Nov
02
2024

AUM to hold forum to aid understanding

The recent controversy over locating an Islamic center in downtown Manhattan weighs heavily on Antioch University Midwest Professor Jim Malarkey, an anthropologist who spent eight years living in Islamic countries. To Malarkey, the controversy reflects an unfortunate American tendency to fear those we don’t understand.

“This is one more manifestation of the ignorance, fear and prejudice that pervades this country,” he said in a recent interview. “It’s exasperating. We need to turn a corner on this.”

To help address the situation, Malarkey has organized an opportunity for villagers to learn more about issues facing Muslim-Americans. The event, a free public forum called “Muslims in America and the Principle of Religious Freedom,” will take place Sunday, Sept. 26, at 2 p.m. at the PNC Bank Auditorium at Antioch University Midwest.

Malarkey hopes that those who attend come away with a richer awareness of a reality that is different than their own.

“I want people who come to get a deeper and more nuanced understanding of the dilemmas faced by Muslims in America,” he said.

Forum panelists will be Dr. Wayel Azmeh, physician and board member of the Mercy Society/Islamic Center of Dayton; Dr. Suheil Bushrui, professor emeritus of the University of Maryland and author of The Spiritual Heritage of the Human Race; Dr. Naseem Rahim of Antioch University Midwest; Dr. Jay Rothman of the conflict resolution firm The Aria Group and author of Resolving Identity-Based Conflict in Nations, Organizations and Communities; and Brandon Sipes, senior researcher for the Aria Group.

The panelists are individuals who have deep experience in inter-cultural conflict, yet a perspective that emphasizes nonviolenct solutions, Malarkey said.

“These are wonderful people who know the path of peace,” he said. “They are deeply experienced and aware of what humanity can do to itself, but are individuals fighting hard to create bridges where currently there are walls.”

Malarkey himself fits that description.
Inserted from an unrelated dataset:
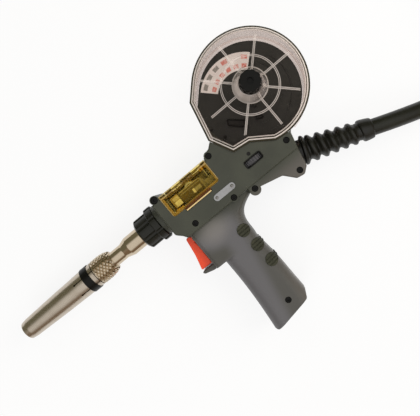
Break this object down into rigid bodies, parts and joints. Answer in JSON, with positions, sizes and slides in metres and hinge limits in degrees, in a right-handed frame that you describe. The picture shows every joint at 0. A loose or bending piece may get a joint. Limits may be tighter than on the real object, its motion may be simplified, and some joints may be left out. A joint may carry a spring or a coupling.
{
  "type": "mig spool gun torch",
  "caption": "Pistol-grip welding torch with its own wire spool, feed rolls and trigger, a straight barrel and gas nozzle, and a cable to a round connector.",
  "frame": {"origin": "on the flat far side that the gun lies on, under the point where the two feed rolls grip the wire", "axes": "+X back along the barrel, from the muzzle towards the cable; +Y from the barrel towards the spool; +Z out of the near side, along the spool's axis"},
  "size_m": [0.9905, 0.2646, 0.0883],
  "materials": {
    "grey_case": "fine moulded texture",
    "black_screw": "black oxide",
    "pad_rubber": "matt",
    "nut_black": "moulded",
    "nozzle_nickel": "nickel plate",
    "band_black": "black",
    "neck_steel": "plated, knurled sleeve",
    "insulator": "moulded",
    "brass": "turned",
    "copper": "turned copper alloy",
    "feed_metal": "cast and machined",
    "steel": "machined",
    "motor_can": "plated",
    "black_plastic": "moulded",
    "amber_window": "clear amber",
    "wheel_black": "moulded",
    "bare_plate": "brushed, bare",
    "trigger_red": "moulded",
    "clear_cover": "clear moulded plastic",
    "knob_black": "moulded",
    "label_paper": "printed paper, no words",
    "cable_rubber": "matt",
    "connector_grip": "moulded"
  },
  "bodies": {
    "frame": {"near_casing": "grey_case", "far_casing": "grey_case", "case_screws": "black_screw", "grip_pads": "pad_rubber", "neck_sleeve": "neck_steel", "neck_tube": "neck_steel", "nozzle_insulator": "insulator", "gas_diffuser": "brass", "neck_liner": "brass", "wire_guides": "brass", "lead_fitting": "brass", "connector_contacts": "brass", "contact_tip": "copper", "feed_plate": "feed_metal", "feed_block": "feed_metal", "arm_keeper": "feed_metal", "feed_plate_screws": "steel", "tension_bolt": "steel", "hinge_pins": "steel", "tension_spring": "steel", "trigger_spring": "steel", "hub_brake": "steel", "spool_post": "steel", "motor": "motor_can", "gearbox": "black_plastic", "trigger_switch": "black_plastic", "speed_potentiometer": "black_plastic", "cable_clamp": "black_plastic", "connector_body": "black_plastic", "wheel_frame": "wheel_black", "side_plate": "bare_plate", "tray_label": "label_paper", "cable_boot": "cable_rubber", "cable_inner": "cable_rubber", "inner_leads": "cable_rubber", "cable_run": "cable_rubber", "cable_coil": "cable_rubber", "cable_tail": "cable_rubber", "connector_relief": "cable_rubber", "connector_handle": "connector_grip"},
    "nozzle": {"gas_nozzle": "nozzle_nickel", "nozzle_band": "band_black"},
    "coupling_nut": {"neck_nut": "nut_black"},
    "drive": {"drive_shaft": "steel", "drive_gear": "steel", "drive_roll": "steel"},
    "arm": {"pressure_arm": "black_plastic", "pressure_axle": "steel"},
    "presser": {"pressure_gear": "steel", "pressure_roll": "steel"},
    "tension": {"tension_nut": "black_plastic"},
    "window": {"feed_window": "amber_window"},
    "cover": {"spool_cover": "clear_cover"},
    "knob": {"cover_knob": "knob_black", "knob_screw": "steel"},
    "hub": {"spool_hub": "black_plastic"},
    "wheel": {"thumb_wheel": "wheel_black"},
    "trigger_lever": {"trigger": "trigger_red"},
    "button": {"switch_button": "trigger_red"},
    "plug_nut": {"connector_nut": "connector_grip"}
  },
  "joints": [
    {"name": "trigger_pull", "type": "hinge", "parent": "frame", "child": "trigger_lever", "pos_m": [-0.027, -0.036, 0.026], "axis": [0, 0, 1], "range_deg": [0, 5], "stiffness_Nm_per_rad": 1.5, "springref_deg": -5.73, "deforming": ["trigger_spring"]},
    {"name": "switch_press", "type": "slide", "parent": "frame", "child": "button", "axis": [1, 0, 0], "range_m": [0, 0.0008]},
    {"name": "window_hinge", "type": "hinge", "parent": "frame", "child": "window", "pos_m": [0, 0.0183, 0.004], "axis": [-1, 0, 0], "range_deg": [0, 90]},
    {"name": "cover_lift", "type": "slide", "parent": "frame", "child": "cover", "axis": [0, 0, 1], "range_m": [0, 0.08]},
    {"name": "knob_turn", "type": "hinge", "parent": "cover", "child": "knob", "pos_m": [0.1092, 0.0436, 0.08], "axis": [0, 0, 1], "continuous": true},
    {"name": "spool_turn", "type": "hinge", "parent": "frame", "child": "hub", "pos_m": [0.1092, 0.0436, 0.03], "axis": [0, 0, 1], "continuous": true},
    {"name": "speed_wheel", "type": "hinge", "parent": "frame", "child": "wheel", "pos_m": [0.067, -0.013, 0.041], "axis": [0, 1, 0], "range_deg": [-135, 135]},
    {"name": "drive_turn", "type": "hinge", "parent": "frame", "child": "drive", "pos_m": [0, -0.0104, 0.026], "axis": [0, 0, 1], "continuous": true},
    {"name": "arm_lift", "type": "hinge", "parent": "frame", "child": "arm", "pos_m": [-0.02, 0.005, 0.035], "axis": [0, 0, 1], "range_deg": [0, 5], "stiffness_Nm_per_rad": 5, "springref_deg": -5.73, "deforming": ["tension_spring"]},
    {"name": "presser_turn", "type": "hinge", "parent": "arm", "child": "presser", "pos_m": [0, 0.0064, 0.026], "axis": [0, 0, 1], "continuous": true},
    {"name": "tension_turn", "type": "hinge", "parent": "frame", "child": "tension", "pos_m": [0.022, 0.0138, 0.035], "axis": [0, 1, 0], "continuous": true},
    {"name": "coupling_turn", "type": "hinge", "parent": "frame", "child": "coupling_nut", "pos_m": [-0.058, 0, 0.026], "axis": [1, 0, 0], "continuous": true},
    {"name": "nozzle_pull", "type": "slide", "parent": "frame", "child": "nozzle", "axis": [-1, 0, 0], "range_m": [0, 0.1]},
    {"name": "plug_nut_turn", "type": "hinge", "parent": "frame", "child": "plug_nut", "pos_m": [0.72013, -0.05975, 0.022], "axis": [0.9455, 0.3256, 0], "continuous": true}
  ],
  "couplings": [
    {"joint": "switch_press", "follows": "trigger_pull", "m_per_rad": 0.009},
    {"joint": "presser_turn", "follows": "drive_turn", "ratio": -1.625}
  ]
}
He taught at the American University of Beirut from 1979 to 1984, a time during which the Lebanese suffered extensive civil and political violence, and later lived in Algeria not long after that country experienced chaotic upheaval.

“I had a ringside seat at some of the lowest ebbs of human civility,” Malarkey said.

These experiences left their mark on Malarkey, who is now a Bahá’í, a religion that advocates “addressing problems through nonviolence and dialogue,” he said. While people have mainly sought violent solutions to conflict throughout human history, it’s clear that violence does not work, Malarkey said. As soon as one person — or group, or country — commits violence against another, a reciprocal violent act, fueled by revenge, inevitably follows in an escalating spiral, a situation further heightened by the destructive capacity of modern weapons.

“Modern weaponry makes the body count impossible to control,” he said.

In the past decade, terrorism by Islamic extremists has further de-stabilized the world situation by creating fear and suspicion between the Muslim world and this country. But most Americans aren’t aware either of Muslim Americans’ genuine grievances over past American foreign policy, or of their love of this country and its religious and political freedoms, Malarkey believes.

“Everyone’s afraid of unwarranted violence against them,” he said. “And each side presumes there are more out there against them than there are.”

It’s not surprising that Malarkey has been influenced by the nonviolent strategies of Dr. Martin Luther King Jr., and he finds himself “haunted” by a speech King gave April 4, 1964 in New York City, in which the civil rights leader came out not just against the Vietnam War but also against nationalism and sectarianism in any form.

“A genuine revolution of values means that in the final analysis our loyalties must become ecumenical rather than sectional. Every nation must now develop an overriding loyalty to mankind as a whole in order to preserve the best in their individual societies,” King stated in the speech.

King was questioning the very structure of modern society, and consequently he received considerable criticism after his speech. But King was right, Malarkey believes, although he was ahead of his time.

“We’ve yet to catch up to the vision and understanding he articulated on that day,” Malarkey said.

There are some, including many in this country, who say that nonviolent solutions are naïve, and that violence is the only realistic answer. To this, Malarkey counters that few have given nonviolence a chance.

“To say there’s no other way but violence is to capitulate to that philosophy and to self-perpetuate more violence,” he said.

There are people who are “going down the path of love and acceptance,” and who have realistic strategies for helping the world find peace, Malarkey said. And he believes that those on the panel next Sunday are some of those people, and that they have a message that villagers need to hear.